More immediately worrisome for Phillips is whether some insurers will deem more potential policyholders uninsurable and refuse to provide them coverage because their security is too poor — a situation that would be worrisome for those who lack the financial means to obtain security technology, like municipalities or small businesses.
For the insurers that weather the storm, momentum seems to be building for firms to take a more active role in breach response situations.
The U.S. Ransomware Task Force made up of industry, government, non-profit and academic cyber experts, recommended creating cyber response funds to aid local governments trying to recover from cyberattacks and either don’t have insurance, or insurance won’t cover certain costs.
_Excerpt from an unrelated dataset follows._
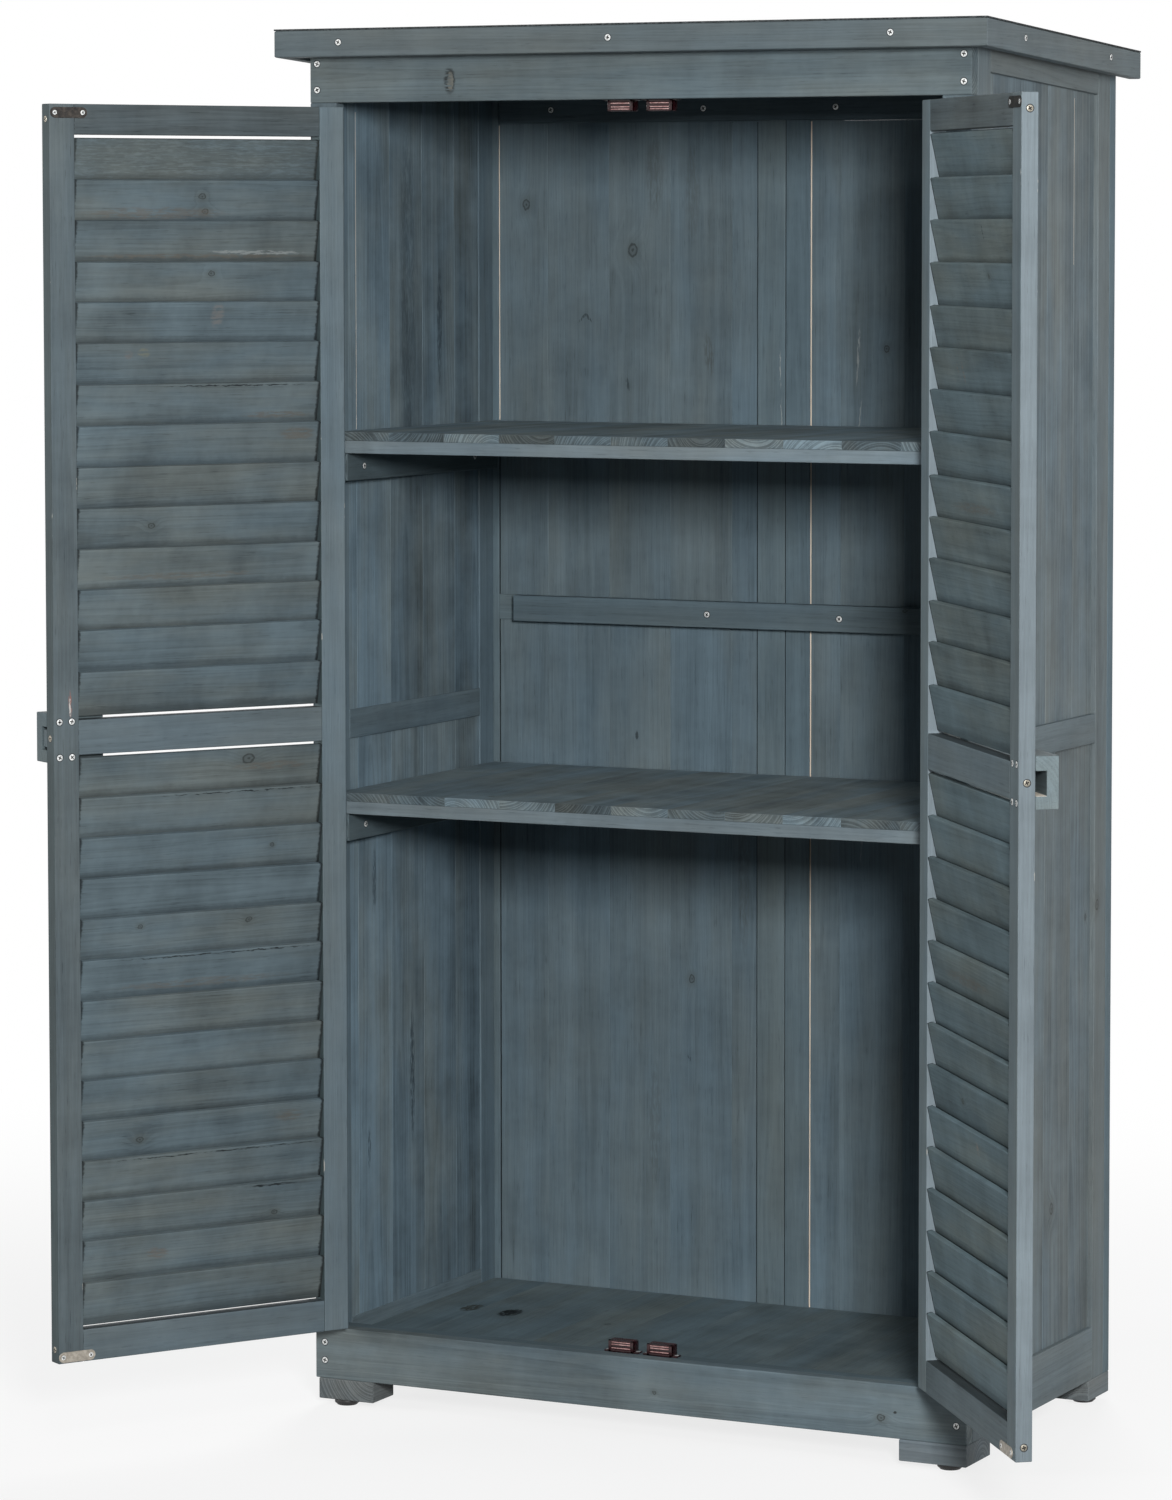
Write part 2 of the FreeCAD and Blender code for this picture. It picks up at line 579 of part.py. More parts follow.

The U.K.’s Royal United Services Institute think tank, meanwhile, recommended more government intervention, such as suggesting that insurers work with the government to write minimum security standards that would be included as part of any ransomware coverage, or that the government provide breach notification data to insurers.
Tom Johansmeyer, head of Property Claim Services at Verisk, said that the cyber insurance industry might need to push through any potential profitability downturn. “I think we’re going to need a certain amount of tolerance for loss,” he said. While cyber insurance is a newer industry, however, there’s a considerable amount to be lost now as opposed to a line of business in its infancy.
Cyber insurance could consider learning from other forms of insurance. Anja Shortland, a professor at King’s College London who has studied kidnap for ransom insurance, said the practice of “disruptive bargaining” drove down payout demands from kidnappers.
“They’ve got very clear control of the ransom negotiations, and they tell their customers, ‘This is how you’re going to run this,’” Shortland said. “‘And you’re not going to panic. Yes, you will get some really horrible threats, and they might say they will take an ear off and they always get that on the fifth phone call. We’ve yet to receive an ear, so don’t cave in.”